Worcel was part of a Hustler “MILF mania" issue in April 2010. "I was the first official 'MILF' of Hustler magazine," she says. "So that was kind of exciting."

click to enlarge Rachel Worcel shared this image as an example of her modeling work. - COURTESY RACHEL WORCEL
COURTESY RACHEL WORCEL
Rachel Worcel shared this image as an example of her modeling work.
She appeared on the cover of the RFT in 2008 and 2013, the later for a feature about area water parks ejecting women whose swimsuits were too revealing. (Worcel has never been ejected from a water park; she just helped illustrate the problem on our cover.)

"I did make some money, but not that much, honestly, with modeling. It was more just to create art," she says. "I just kind of liked creating things."

It was the desire to be engaged in the arts that drove Worcel to take up modeling relatively later than many others.
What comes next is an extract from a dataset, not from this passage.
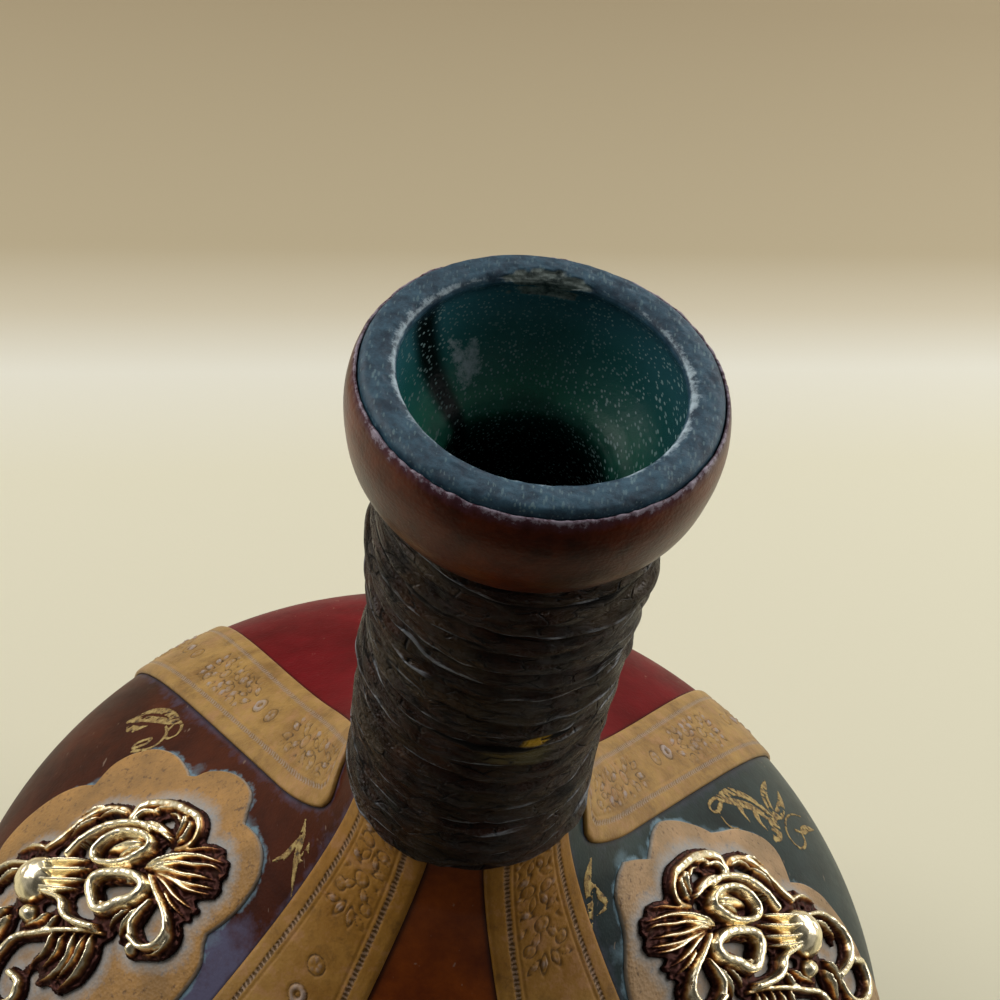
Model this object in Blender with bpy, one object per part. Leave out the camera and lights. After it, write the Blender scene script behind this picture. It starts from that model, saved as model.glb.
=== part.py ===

She first posed for the camera in 2006 when she was 31, many years after she’d started working as a paralegal.

"It gave me life," she says of her modeling. "I felt so alive doing it."

Much of the content is racy, but in general Worcel's body of work is much closer to being rated PG-13 than triple-X or even R.

She says she always took pains to keep the two aspects of her life separate.

"I didn't tell anybody, because I don't go around the office saying that stuff," she says. "Like, I'm kind of embarrassed, honestly, in that environment."

click to enlarge Rachel Worcel shared this photo as an example of her modeling work. - COURTESY OF RACHEL WORCEL
COURTESY OF RACHEL WORCEL
Rachel Worcel shared this photo as an example of her modeling work.

Stories similar to Worcel's have made headlines in recent years, with women in a wide variety of jobs — from auto mechanics to healthcare workers, Taco Bell employees to teachers — being fired for moonlighting in adult entertainment. Worcel says she feels like it's hypocritical for an employer to fire an employee for no other reason than their adult content. "Do they look at pornography? Do they go to strip clubs?" she says of the people who fired her.

Worcel's story is unique in that it's also something of a mystery as to how the law firm that was briefly her employer became aware of her nude modeling.

Because, for decades, as part of Worcel's efforts to keep her legal and her modeling lives separate, she has only modeled under the name Rachel Gunn. She has no idea who disclosed her modeling to the law firm, or how or why anyone went out of their way to sabotage her.

"I'm not sure who would recognize me," she says. "I'm not sure how they made the connection of ‘Worcel’ to ‘Gunn.’"

Worcel says the law firm's HR person told her that she had to be fired because there is an attorney on staff whose name is Gunn. Worcel says she couldn't get much more of an explanation as to why that mattered, beyond being told the attorneys were worried about their reputations.

Worcel says the Simon Law Firm did give her two week's pay as severance, and she was able to go back to the smaller firm where she's been a paralegal since 2016. The salary isn't as high, but she says she's grateful to be there and likes her coworkers.

But the thought of not being able to advance in her career still stings. The past few weeks have been difficult. She hasn't totally come to terms with what happened.

"I was computing how much I was able to save a month,” she says of her anticipation of the Simon Law Firm job. "I was really excited to finally have a little financial freedom, instead of living from paycheck to paycheck. I'm not allowed to do that now. I have to keep struggling."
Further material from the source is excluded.